Basta salire in cima ai nuovi grattacieli per riassaporare la voglia di vivere

Torri, Expo e Darsena hanno dato la scossa. Ma trainare il Paese è un compito ingrato

Basta salire in cima ai nuovi grattacieli per riassaporare la voglia di vivere

Sì, Cantone non sbaglia. Milano è tornata a essere la capitale morale del Paese. La cosa può anche non rallegrarci, se questo dovesse significare (e potrebbe) la fine di ogni discussione o dibattito sul ruolo di questa città nel contesto nazionale e globale.

Ricordo che noia quando si ripeteva che Milano era la capitale morale del Paese (quella cioè che produceva la ricchezza, mentre a spazzolarla ci pensavano Roma & Co.). Non voglio insistere troppo, ma al tempi un cui Milano ebbe questo titolo in città non ci si divertiva molto.

Del resto, salite in cima al Pirellone, o alla Torre Unicredit, e guardate di sotto: vi accorgerete, senza bisogno di essere né architetti né urbanisti, che al tempo in cui fu capitale morale a Milano non successe nulla: non diventò più grande, non furono introdotte novità di rilievo, la sua forza innovativa si spense. Però continuava a essere la capitale morale. Eppure Cantone ha detto una cosa molto importante, che sta al centro di tante dinamiche, talune virtuose talune poco virtuose, talune sconosciute - nel senso che sappiamo che ci saranno ma ne ignoriamo la direzione e la natura.

Milano ha certamente le sue magagne, ma è anche la più sensibile nel combatterle. Non so quanto denaro venga riciclato ogni giorno in questa città, ma so che Milano è tra le meglio attrezzate (anche del punto di vista giuridico) nell'affronto, per esempio, del gioco d'azzardo, che è una piaga non meno terribile della droga. Insomma, Milano si dà da fare più e meglio delle altre grandi città italiane. Ma, soprattutto, Milano ha ritrovato il piacere di vivere. Sarà merito dei nuovi grattacieli di Porta Nuova, oppure della Darsena, o dell'Expo e del fuori-Expo (vedi il Mercato Metropolitano), sta di fatto che la città si è mossa, scuotendosi di dosso quel suo vetusto carattere di «città d'interni» che ha prodotto cose mirabolanti - il design industriale è figlio di una città che si specchia soprattutto nei suoi interiors - ma che da qualche tempo sapeva di vecchio.

I milanesi hanno scoperto che stare a casa è bello, ma anche stare fuori è bello, che è bello starsene da soli, ma anche in compagnia.
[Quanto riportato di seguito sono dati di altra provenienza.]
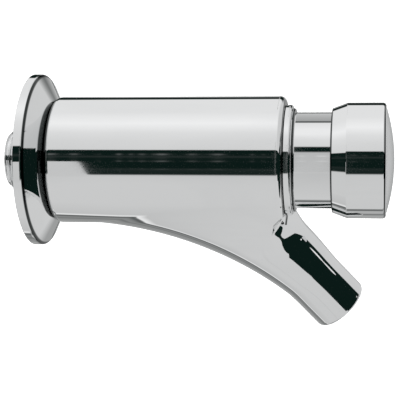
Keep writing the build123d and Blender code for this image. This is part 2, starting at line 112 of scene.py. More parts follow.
# shared effects, as groups that give masks only
def makeSmudgeGroup():
    group, start, end = newGroup(
        "wipedFilm", "ShaderNodeTree",
        [("Vector", "NodeSocketVector", None), ("Size", "NodeSocketFloat", 90.0),
         ("Stretch", "NodeSocketFloat", 0.35), ("Amount", "NodeSocketFloat", 0.5)],
        [("Film", "NodeSocketFloat")],
    )
    stretched = put(group, "ShaderNodeCombineXYZ", {0: start.outputs["Stretch"], 1: 1.0, 2: 1.0})
    squeezed = put(group, "ShaderNodeVectorMath",
                   {0: start.outputs["Vector"], 1: stretched.outputs[0]}, operation="MULTIPLY")
    broad = put(group, "ShaderNodeTexNoise",
                {"Vector": squeezed.outputs[0], "Scale": start.outputs["Size"], "Detail": 4.0,
                 "Distortion": 0.6})
    spread = ranged(group, broad.outputs[0], *surface["filmShare"])
    group.links.new(calc(group, "MULTIPLY", spread, start.outputs["Amount"]), end.inputs["Film"])
    return group


def makeTurningGroup():
    group, start, end = newGroup(
        "turningMarks", "ShaderNodeTree",
        [("Vector", "NodeSocketVector", None), ("Pitch", "NodeSocketFloat", 0.0004),
         ("Unevenness", "NodeSocketFloat", 0.4)],
        [("Marks", "NodeSocketFloat")],
    )
    x, radius = axisPlace(group, start.outputs["Vector"])
    turns = calc(group, "DIVIDE", calc(group, "ADD", x, radius), start.outputs["Pitch"])
    ripple = calc(group, "SINE", calc(group, "MULTIPLY", turns, fullTurn))
    noise = put(group, "ShaderNodeTexNoise",
                {"Vector": start.outputs["Vector"], "Scale": 400.0, "Detail": 3.0})
    uneven = calc(group, "MULTIPLY", noise.outputs[0], start.outputs["Unevenness"])
    marks = calc(group, "ADD", calc(group, "MULTIPLY", ripple, surface["markDepth"]), uneven)
    group.links.new(marks, end.inputs["Marks"])
    return group


# painted shade line round the barrel's axis, at rim roundings and where one turned piece meets the next: a
# dark band that stands in for the shadow and dark reflections there
def makePaintedShadeLineGroup():
    group, start, end = newGroup(
        "paintedShadeLine", "ShaderNodeTree",
        [("Vector", "NodeSocketVector", None), ("Place", "NodeSocketFloat", 0.0),
         ("Reach", "NodeSocketFloat", 0.0005), ("Inside", "NodeSocketFloat", 0.0),
         ("Outside", "NodeSocketFloat", 0.0222)],
        [("Mask", "NodeSocketFloat")],
    )
    x, radius = axisPlace(group, start.outputs["Vector"])
    away = calc(group, "ABSOLUTE", calc(group, "SUBTRACT", x, start.outputs["Place"]))
    share = calc(group, "DIVIDE", away, start.outputs["Reach"])
    line = put(group, "ShaderNodeMapRange",
               {"Value": share, "From Min": 1.0, "From Max": 0.5}, interpolation_type="SMOOTHSTEP")
    within = calc(group, "MULTIPLY", calc(group, "LESS_THAN", radius, start.outputs["Outside"]),
                  calc(group, "GREATER_THAN", radius, start.outputs["Inside"]))
    group.links.new(calc(group, "MULTIPLY", line.outputs[0], within), end.inputs["Mask"])
    return group


smudgeGroup = makeSmudgeGroup()
turningGroup = makeTurningGroup()
paintedShadeLineGroup = makePaintedShadeLineGroup()


def newMaterial(name):
    material = bpy.data.materials.new(name)
    material.use_nodes = True
    tree = material.node_tree
    shader = tree.nodes["Principled BSDF"]
    place = tree.nodes.new("ShaderNodeTexCoord").outputs["Object"]
    return material, tree, shader, place


def tinted(tree, low, high, factor):
    mix = put(tree, "ShaderNodeMix", {0: factor, 6: (*low, 1.0), 7: (*high, 1.0)}, data_type="RGBA")
    return mix.outputs[2]


def coat(tree, shader, colour, rough, height, strength, distance):
    bump = put(tree, "ShaderNodeBump", {"Height": height, "Strength": strength, "Distance": distance})
    tree.links.new(colour, shader.inputs["Base Color"])
    tree.links.new(rough, shader.inputs["Roughness"])
    tree.links.new(bump.outputs[0], shader.inputs["Normal"])


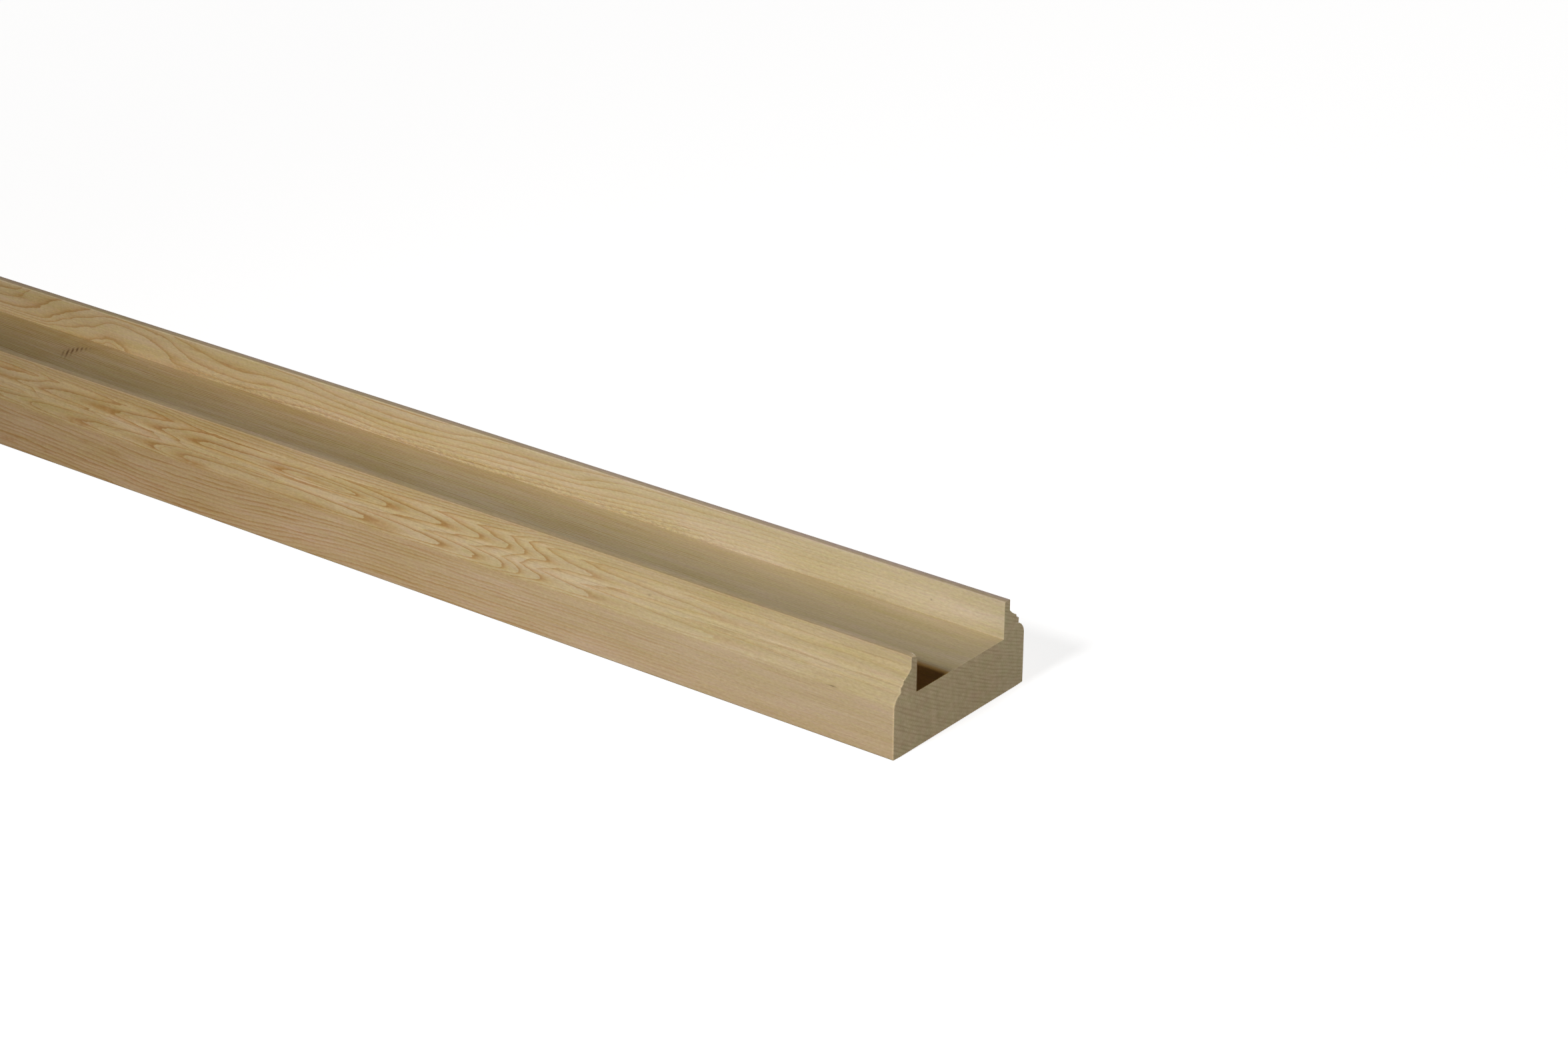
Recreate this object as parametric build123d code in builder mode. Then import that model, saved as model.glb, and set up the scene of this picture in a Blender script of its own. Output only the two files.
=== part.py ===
"""Stair base rail: one length of moulded softwood with a groove for square spindles.

All sizes are in millimetres. X runs along the rail, Y across it and Z up,
with the origin at the middle of the underside.
"""

from build123d import *
import os

# Length that the rail is sold in
rail_length = 2400.0

# Groove that the spindles stand in: their width plus a little play
spindle_width = 41.0
spindle_play = 0.5
groove_depth = 11.5
floor_thickness = 17.0

# Upstand on each side of the groove, above the moulding
lip_thickness = 2.65
lip_face_height = 3.4

# Moulding on each side, from the lip down and outward
cove_width = 3.5
cove_height = 2.6
cove_radius = 10.0
quirk_height = 0.15
scotia_radius = 1.25
fillet_height = 1.75
ovolo_radius = 4.0
ovolo_width = 2.85

# Arrises taken off by sanding
lip_easing = 0.4
base_easing = 0.4

# Widths worked out from the groove outward
groove_width = spindle_width + spindle_play
lip_face_y = groove_width / 2 + lip_thickness
cove_edge_y = lip_face_y + cove_width
step_face_y = cove_edge_y + scotia_radius
flank_y = step_face_y + ovolo_width

# Heights worked out from the top of the lips downward
rail_height = floor_thickness + groove_depth
cove_top_z = rail_height - lip_face_height
cove_edge_z = cove_top_z - cove_height
scotia_top_z = cove_edge_z - quirk_height
step_top_z = scotia_top_z - scotia_radius
ovolo_top_z = step_top_z - fillet_height

# The ovolo's arc meets the flank at a tangent, with its centre level with the flank's top
ovolo_centre_to_top = ovolo_radius - ovolo_width
ovolo_height = (ovolo_radius**2 - ovolo_centre_to_top**2) ** 0.5
flank_top_z = ovolo_top_z - ovolo_height

# The rail is one straight moulding: half the section is drawn and mirrored, then run out
# equally both ways to its two square sawn ends
with BuildPart() as base_rail:
    with BuildSketch(Plane.YZ):
        with BuildLine():
            underside = Line((0, 0), (flank_y, 0))
            flank = Line(underside @ 1, (flank_y, flank_top_z))
            ovolo = RadiusArc(flank @ 1, (step_face_y, ovolo_top_z), -ovolo_radius)
            step_face = Line(ovolo @ 1, (step_face_y, step_top_z))
            scotia = RadiusArc(step_face @ 1, (cove_edge_y, scotia_top_z), scotia_radius)
            quirk = Line(scotia @ 1, (cove_edge_y, cove_edge_z))
            cove = RadiusArc(quirk @ 1, (lip_face_y, cove_top_z), cove_radius)
            lip_face = Line(cove @ 1, (lip_face_y, rail_height))
            lip_top = Line(lip_face @ 1, (groove_width / 2, rail_height))
            groove_wall = Line(lip_top @ 1, (groove_width / 2, floor_thickness))
            groove_floor = Line(groove_wall @ 1, (0, floor_thickness))
            Line(groove_floor @ 1, underside @ 0)
        make_face()
        mirror(about=Plane.YZ)
    extrude(amount=rail_length / 2, both=True)
    long_edges = base_rail.edges().filter_by(Axis.X)
    fillet(long_edges.group_by(Axis.Z)[-1], radius=lip_easing)
    fillet(long_edges.group_by(Axis.Z)[0], radius=base_easing)

base_rail.part.label = "base_rail"

os.makedirs("parts", exist_ok=True)
export_step(base_rail.part, "parts/base_rail.step")
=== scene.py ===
"""Looks of the stair base rail: its sawn and planed softwood, a pale floor, soft light and a camera."""

from math import cos, pi, radians, sin, sqrt, tan

import bmesh
import bpy
from mathutils import Matrix, Vector


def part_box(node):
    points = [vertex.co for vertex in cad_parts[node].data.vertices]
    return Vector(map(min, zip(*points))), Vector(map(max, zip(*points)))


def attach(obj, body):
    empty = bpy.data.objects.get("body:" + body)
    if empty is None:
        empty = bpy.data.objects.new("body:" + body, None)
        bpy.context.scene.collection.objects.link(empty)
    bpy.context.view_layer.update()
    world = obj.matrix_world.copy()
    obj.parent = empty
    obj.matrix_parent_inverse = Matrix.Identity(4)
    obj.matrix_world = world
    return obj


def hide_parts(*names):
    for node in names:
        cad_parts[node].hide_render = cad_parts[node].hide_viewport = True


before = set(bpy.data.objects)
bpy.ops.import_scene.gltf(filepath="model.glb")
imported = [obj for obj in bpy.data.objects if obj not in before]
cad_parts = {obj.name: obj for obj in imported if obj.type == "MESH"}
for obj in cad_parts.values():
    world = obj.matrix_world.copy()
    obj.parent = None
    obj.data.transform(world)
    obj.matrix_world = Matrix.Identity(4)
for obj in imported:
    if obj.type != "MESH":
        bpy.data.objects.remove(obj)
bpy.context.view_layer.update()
rail_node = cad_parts["base_rail"]
rail_low, rail_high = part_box("base_rail")

MM = 0.001
rail_length = rail_high.x - rail_low.x
rail_width = rail_high.y - rail_low.y
rail_height = rail_high.z - rail_low.z


# Arithmetic on fields: numbers that vary from point to point over the wood


class Field:
    """A socket of the node tree being built, with ordinary arithmetic."""

    tree = None

    def __init__(self, socket):
        self.socket = socket

    def __add__(self, other):
        return calc("ADD", self, other)

    def __radd__(self, other):
        return calc("ADD", other, self)

    def __sub__(self, other):
        return calc("SUBTRACT", self, other)

    def __rsub__(self, other):
        return calc("SUBTRACT", other, self)

    def __mul__(self, other):
        return calc("MULTIPLY", self, other)

    def __rmul__(self, other):
        return calc("MULTIPLY", other, self)

    def __truediv__(self, other):
        return calc("DIVIDE", self, other)

    def __neg__(self):
        return calc("MULTIPLY", self, -1.0)


def put(value, socket):
    """Links a field to a node's input, or sets the input to a plain value."""
    if isinstance(value, Field):
        Field.tree.links.new(value.socket, socket)
    else:
        socket.default_value = value


def calc(operation, *terms):
    """One step of arithmetic."""
    node = Field.tree.nodes.new("ShaderNodeMath")
    node.operation = operation
    for term, socket in zip(terms, node.inputs):
        put(term, socket)
    return Field(node.outputs[0])


def greater(a, b):
    return calc("MAXIMUM", a, b)


def held(value, low, high):
    """The value held between two limits."""
    return greater(calc("MINIMUM", value, high), low)


def ramp(value, low, high, start=0.0, end=1.0):
    """Goes smoothly from start to end as the value goes from low to high."""
    node = Field.tree.nodes.new("ShaderNodeMapRange")
    node.interpolation_type = "SMOOTHSTEP"
    inputs = ("Value", "From Min", "From Max", "To Min", "To Max")
    for name, term in zip(inputs, (value, low, high, start, end)):
        put(term, node.inputs[name])
    return Field(node.outputs["Result"])


def between(value, low, high, soft):
    """1 between two limits and 0 outside them, with soft edges."""
    return ramp(value, low - soft, low + soft) * ramp(value, high - soft, high + soft, 1.0, 0.0)


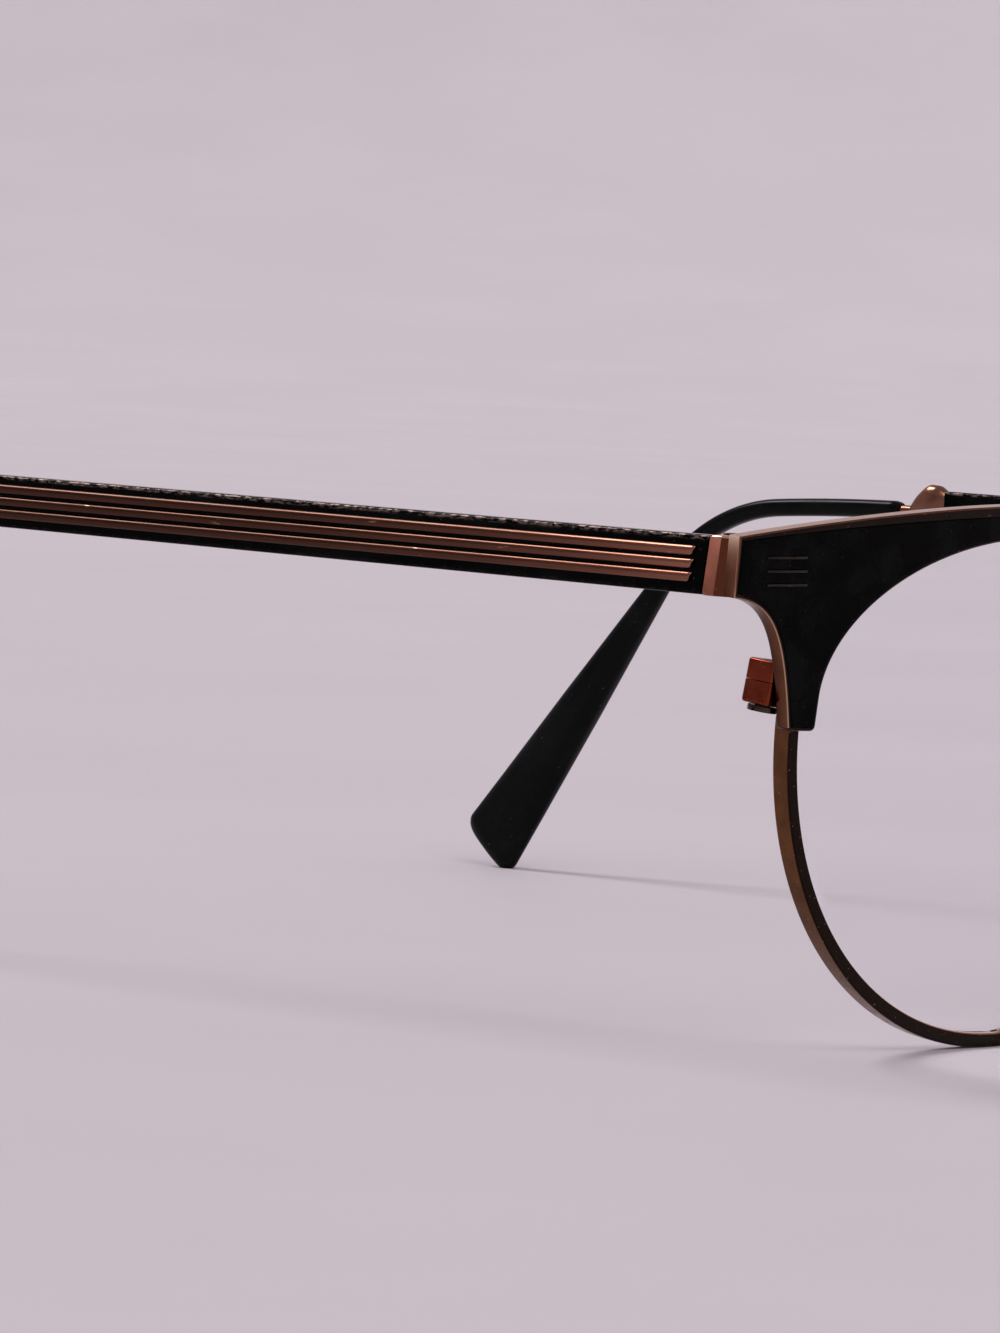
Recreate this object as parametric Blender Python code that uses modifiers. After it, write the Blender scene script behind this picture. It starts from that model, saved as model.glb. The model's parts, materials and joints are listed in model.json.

Per troppi anni la città ha perseguito una sorta di «cultura della solitudine» (chiusura sistematica dei cinema del centro, ecc.), per troppi anni fare una passeggiata con la propria ragazza senza finire con lo spendere dei soldi (bar, gelateria, pizzeria ecc.) era pressoché impossibile, anche perché qui non abbiamo nessun Pincio, nessun Marechiaro, nessun Valentino. Eppure siamo tornati una città viva, a cui piace vivere, e questo va benissimo.

Se devo contestare Cantone, viceversa, non è sulla «capitale morale» bensì sull'Italia. Da tempo mi chiedo se l'Italia esista ancora o no. Perché un Paese ci sia, ci vuole una classe dirigente, ed è questa che fatico a vedere. Renzi si dà da fare, ed è bravo a trasmettere l'immagine di un paese finalmente disimpantanato, ma l'impressione che questi leader - per quanto bravi - rappresentino ormai soprattutto il proprio staff (nemmeno il proprio partito, figuriamoci il Paese) continua ad essere molto forte. L'Italia mi sembra trasformarsi piano piano in un insieme, nemmeno troppo confederato, di città-stato, di entità autonome con poteri autonomi dove non a tutte è dato di potersi organizzare in forme di governo, mentre in altre sì. Milano è certamente la più viva, la più ricca, la meglio organizzata di queste poleis .

Le elezioni polacche dimostrano che l'Europa non è in grado, oggi, di comunicare ai suoi membri le ragioni della propria esistenza. Lo dico con dispiacere. Ma è in questo contesto che si deve inserire l'indubbia ripresa della città e della sua immagine nel mondo, anche al di là dell'Expo. Il prestigio ritrovato di Milano c'è - anche sul piano morale, ne sono certo, soprattutto grazie alla gente normale - ma se questo possa fungere di nuovo da traino per il resto del Paese io davvero non so.

Personalmente, credo che l'Italia debba riscoprire la propria vocazione alla bellezza, e sappia di nuovo dividere la cultura dall'economia senza sottomettere - come è accaduto per troppi decenni - la seconda alla prima. E davvero non so dire se Milano debba accollarsi anche questo compito.